Attenborough has repeatedly said that he considers human overpopulation to be the root cause of many environmental problems. In The Life of Mammals, he made a plea for humans to curb population growth so that other species will not be crowded out. In 2009, he became a patron of Population Matters, a charity advocating sustainable human populations. He has also written and spoken publicly about the fact that he believes the Earth's climate is warming in a way that is cause for concern, and that this can likely be attributed to human activity. He summed up his thoughts at the end of his 2006 documentary Can We Save Planet Earth? as follows:
In the past, we didn't understand the effect of our actions. Unknowingly, we sowed the wind and now, literally, we are reaping the whirlwind. But we no longer have that excuse: now we do recognise the consequences of our behaviour. Now surely, we must act to reform it — individually and collectively, nationally and internationally — or we doom future generations to catastrophe.
In a 2005 interview Attenborough said he considered George W. Bush to be the era's top "environmental villain". In 2007, he further elaborated on the USA's consumption of energy in relation to its population. When asked if he thought America to be "the villain of the piece", he responded:
I don't think whole populations are villainous, but Americans are just extraordinarily unaware of all kinds of things. If you live in the middle of that vast continent, with apparently everything your heart could wish for just because you were born there, then why worry? ... If people lose knowledge, sympathy and understanding of the natural world, they're going to mistreat it and will not ask their politicians to care for it.
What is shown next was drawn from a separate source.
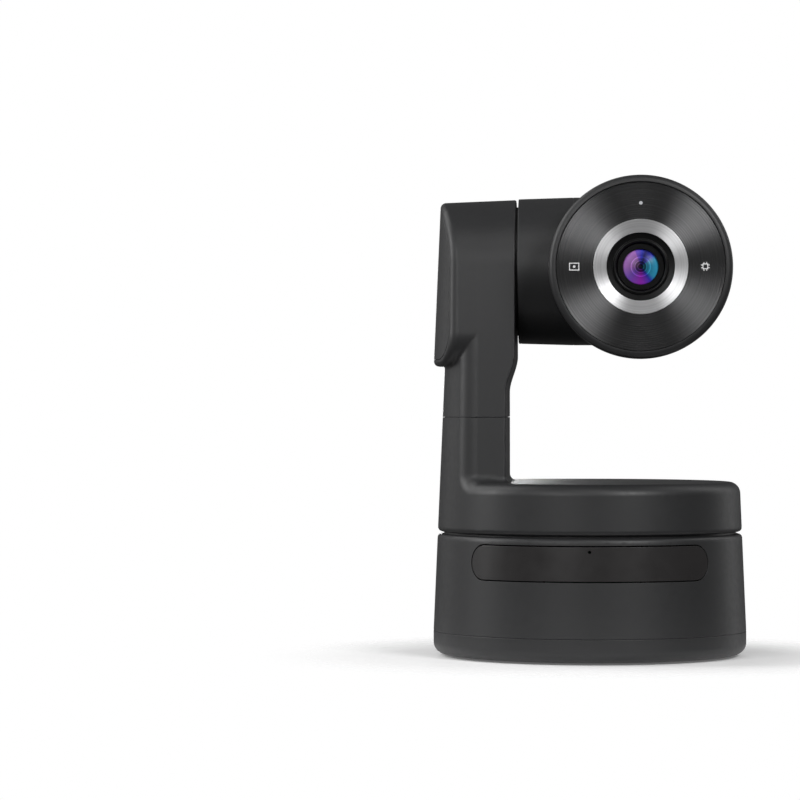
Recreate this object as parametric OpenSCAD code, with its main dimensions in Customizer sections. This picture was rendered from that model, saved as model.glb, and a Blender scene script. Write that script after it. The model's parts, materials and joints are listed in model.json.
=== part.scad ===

In 2009, the BBC broadcast an Attenborough one-hour special, Charles Darwin and the Tree of Life. In reference to the programme, he stated:
People write to me that evolution is only a theory. Well, it is not a theory. Evolution is as solid a historical fact as you could conceive. Evidence from every quarter. What is a theory is whether natural selection is the mechanism and the only mechanism. That is a theory. But the historical reality that dinosaurs led to birds and mammals produced whales, that's not theory.